Indie film news, reviews, commentary, interviews, podcasts and more, updated throughout the week.
On DVD, continued
By Michael Atkinson
on 02/03/2009
The political context of the new documentary "The Singing Revolution" (2007) appears unique as well, once you get past the swoony Linda Hunt narration and PBS reflexes -- it's simply a 20th-century history of Estonia, a tiny country overrun by first the Russian empire, then the Soviets, then the Nazis, then the Soviets again, all the while fiercely holding onto its own national identity and culture. It's a doleful tale in the buildup, thick with gulag stories and execution news footage, but then the film blooms as the resistance to Soviet oppression enjoys its first sparks and eventually, in the '80s, becomes a fire. The various stories of how Eastern Bloc countries and ex-Soviet states like Estonia finally acquired their independence are all genuinely inspiring in their own way, beginning with Solidarność and the Czech "velvet revolution," but Estonia's is especially lovely: the nation has a long tradition of mass choral concerts, wherein up to 30,000 people will sing patriotic songs to an audience two or three times that size. Solidarity, indeed: in a number of distinct incidents that mark modern history for Estonians like lightning strikes, thousands and often hundreds of thousands of citizens have gathered in open defiance of Soviet threats (and tanks) and sang Estonian ballads.

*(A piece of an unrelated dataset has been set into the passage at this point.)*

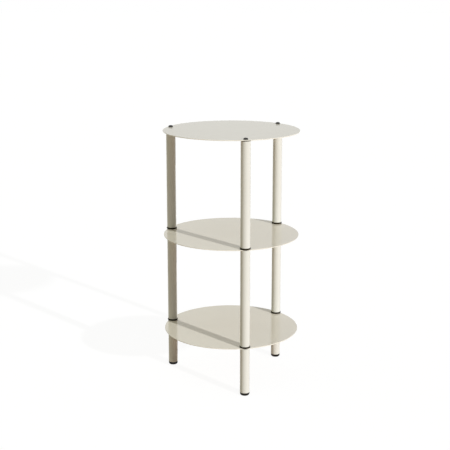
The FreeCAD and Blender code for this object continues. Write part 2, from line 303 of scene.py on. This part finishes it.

The collective power of the concerts spurred on more political, and always peaceful, defiance, and eventually an Estonian legislature declared itself independent. In one such pre-Soviet-collapse open-air concert, one out of every three Estonians was present, a kind of ecstatic Woodstock with a righteous purpose. I'll admit it, I sniffled, not for an individual but for a crowd of a half-million, and it wasn't because the clear-eyed litany of history drawn by filmmakers James and Maureen Castle Tusty obliterates any lingering notion you may have that the Soviet collapse was a heroic feat performed by Ronald Reagan. A desperate Gorbachev opened the barn door, and the un-Soviet masses came running. The Estonians, perhaps uniquely, huddled and sang.
"Our Man in Havana" (Sony Pictures Home Entertainment) and "The Singing Revolution" (New Video) are now available on DVD.